On a chilly morning, I find the rhythmic sound of the dryers at Manna House tumbling clothes cozy and comforting. I feel coziness from the dryer’s warmth being shared with the clothes. And I feel comfort from old memories of hearing the dryer at home where my basement bedroom was located just off the laundry room. In this coziness and comfort, I experience a sense of peace, a sense of being at home. Home is not only where the heart is; home is also where the laundry is done.
Like home, doing laundry is a constant at Manna House. Unlike home, with twenty guests showering each morning, our laundry is heavy on towels and washcloths. And there is also a larger than normal number of other items to be laundered. Guests who shower get a complete set of fresh clothing, and they turn in their socks, underwear, jeans, t-shirts, long-sleeve shirts, and sweatshirts. We launder all the clothes that are salvageable.
The large loads of laundry remind me that doing laundry is not only a part homemaking, it is also a sacred practice within hospitality. We have this laundry to do because we welcome Christ in the guests and Christ comes wearing dirty clothes and needing a shower. So, doing the laundry at Manna House is doing Christ’s laundry. And Christ’s dirty clothes smell, but not like incense.

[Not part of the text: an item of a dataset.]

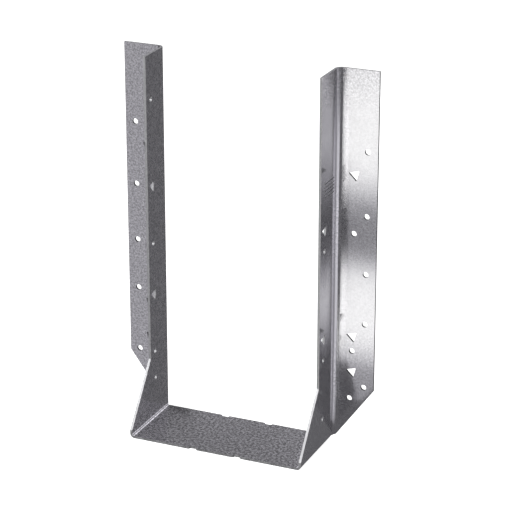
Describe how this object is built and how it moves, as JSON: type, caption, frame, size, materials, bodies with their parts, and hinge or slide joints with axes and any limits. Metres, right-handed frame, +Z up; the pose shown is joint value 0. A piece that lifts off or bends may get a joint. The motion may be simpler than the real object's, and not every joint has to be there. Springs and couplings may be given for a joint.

As I listened this morning to the dryers, I knew Christ’s laundry had been washed and was clean, with laundry sheets providing an additional fresh smell. With this in mind, the rhythm of the dryers, also felt like the comfort of a familiar hymn, singing of God’s presence when hospitality is offered.
Warmth. Memories. Home. Hospitality. Divine Presence. I guess they were all tumbling around in the dryers. I was reassured by the sound of care, of being nurtured and loved. And in these days when people without homes are offered punitive policing, when homes are destroyed by immigration officers, cities are occupied by military forces, food is denied to the hungry, when the nation’s constitutional household is under attack, and the specter of resuming nuclear weapons testing threatens our home planet, I need these sacred reminders of God’s comfort and care, of God’s call to home.
All around there is deep injustice, corruption, venality, meanness. Here in the laundry room at Manna House, I hear a counter-sound in the dryers, a revolutionary resistance to these times. God speaking as the clothes turn, “Comfort, comfort my people… with gentle words, tender and kind” (Isaiah 40:1-2).